Three of us left from Dartmouth on May 5th; David, Peter George and myself. The journey started with a windy beat to the River Yealm. After this easy first passage, and a good meal in the Ship Inn, the next day we made for Falmouth; we had sunshine and light downwind sailing. There then followed a day off in Falmouth; to buy some of the things we had forgotten. The next day we rounded Lands End bound for Milford Haven, a 133 NM overnight passage; during the night we were accompanied for an hour by a pod of 20 Dolphins, playing in the reflections from our navigation lights.

We were stormbound in Milford Haven for two days before making the trip over to Arklow in Ireland. The passage to Ireland took us through both Jack and Ramsey Sounds off the Welsh coast. We had Peter George on board who provided local knowledge for this tricky passage. In Arklow we met another RDYC boat—’Sea Hayes’—she was doing a Round Britain and was going the same way but we did not meet up with them again.

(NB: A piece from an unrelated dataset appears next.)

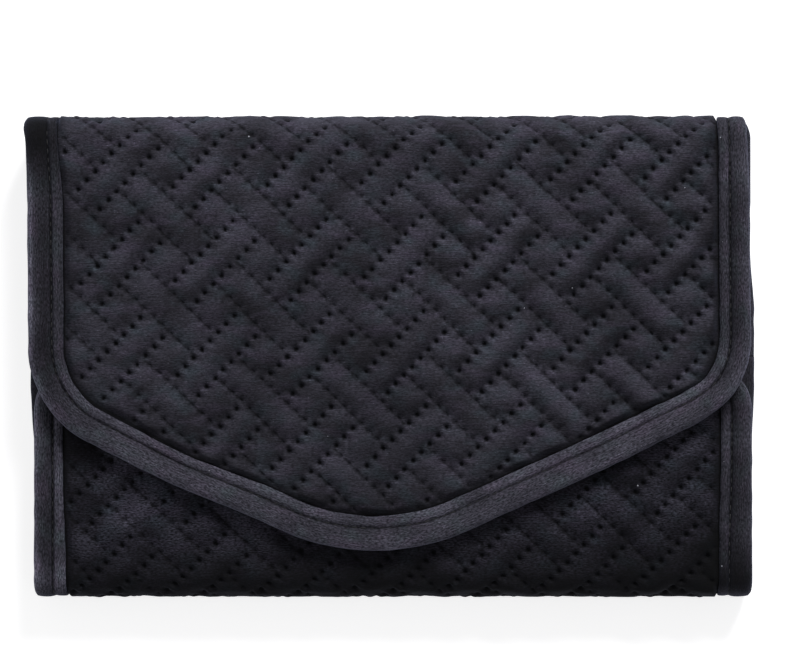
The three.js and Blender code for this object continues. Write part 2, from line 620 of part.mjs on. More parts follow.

The journey continued up the eastern Irish coast to Carlingford Lough and on up to Glenarm in Northern Ireland. The passage across the North Channel to the Mull of Kintyre was accompanied by thick fog. This was made far less stressful using AIS and radar. The fog miraculously cleared when we reached the Scottish coast.

Our route would now take us through the Western Isles, by way of the Sound of Jura, taking in Oban and Tobermory. Tobermory, on the island of Mull, is a picture postcard of a place with its multi-coloured houses around the harbour. We only stayed one night before moving on to the Isle of Skye; travelling through the infamous Kyle Rhea, where we were sucked through the narrow sound between the mainland and Skye at over 11 knots.

Beating up the Rassy Channel, Scotland

Beating up the Raasay Channel, Scotland

The our route up to Cape Wrath provided some great upwind sailing in fairly strong winds. Some of the best sailing was in the Raasay Sound where we had to beat into F5/6 whilst surrounded by amazing mountain scenery and in glorious sunshine. We had over two weeks of sunshine whilst in the Western Isles. The NE wind limited what we could do though as beating to windward meant that the distances per passage were shorter.

We were now making for the jumping off point for rounding Cape Wrath, Kinlochbervie, a small fishing port. A new crew member, Andrew Maunder, had joined us for the 90NM trip across the top of Scotland and to Orkney and stayed with us as far as Peterhead.

The weather gods were kind and we made the 90 NM trip to Stromness, again to windward, without problems.

A few days rest on Orkney, during which we visited  Skara Brae, a 5000 year old large stone-built settlement, located on the Bay of Skaill on the west coast of Mainland, Orkney. It is older than Stonehenge and the Great Pyramids. The sail across the Pentland Firth to Wick provided our first downwind sail in over a month. The next day the wind changed again and was back on the nose. It stayed on the nose the whole way back to Dartmouth!

Cape Wrath, Scotland

One notable gem on the East coast of Scotland is Arbroath. A small and picturesque harbour which is still surrounded by its famous herring smokeries. You buy them off the quay and they tasted as good as we had expected. They keep for three weeks and one made it back to Dartmouth!

The further we went down the East coast the more the weather deteriorated; stormbound in Grimsby docks for six days being our low point. The good news being that the beer in the Humber Cruising Association—a really friendly club—was only £1.50 a pint! Then, just as we were in the finally stages of harbour rot, we managed to escape via a 110 NM passage across the wash to Lowestoft. This passage is one of the longer ones with no refuge for fin keelers at all. It was made without incident; other than the large number of ships in narrow channels and much slaloming around the windfarms.

The next few days were spent revisiting Dawn Treader’s East Coast cruising ground. Thick fog was our companion as we made our way down past the many East Coast rivers. It cleared and we spent a the night on the River Deben moored at Ramsholt and then next day visited the Tide Mill yacht harbour at Woodbridge. A fully working tide mill is a sight worth seeing, especially in such a picturesque setting.

After a brief visit to Woolverstone on the River Orwell—where Dawn Treader used to be berthed—it was time to cross the Thames estuary to Ramsgate and begin the trip back along the Channel. Bad weather provided us with our rest days, as we were battling southwesterly winds the whole way. Another crew member, John Sommers, joined us at Brighton for the final part of the trip. We took in ‘J Class’ yacht racing in the Solent as well as nipping into Weymouth harbour, just ahead of the Olympics, before rounding Portland Bill for the last leg home.

The final passage across Lyme bay produced some real sailing; and after the now familiar beating to windward we closed the Dart entrance in darkness.

Approaching Dartmouth as we finish

Approaching Dartmouth as we finish

We were on target for a pint at the Royal Dart Yacht Club to celebrate our finish. Then we heard a yacht near to us calling the coastguard for help. They had lost engine power and the wind had fallen light. It was a classic wooden boat called Rubicon and we dutifully towed her into Dartmouth; the Dartmouth lifeboat team were there to help with lines. We finally arrived back at Noss at 23:00 on July 20th. Some 76 days and 1938 NM after setting off.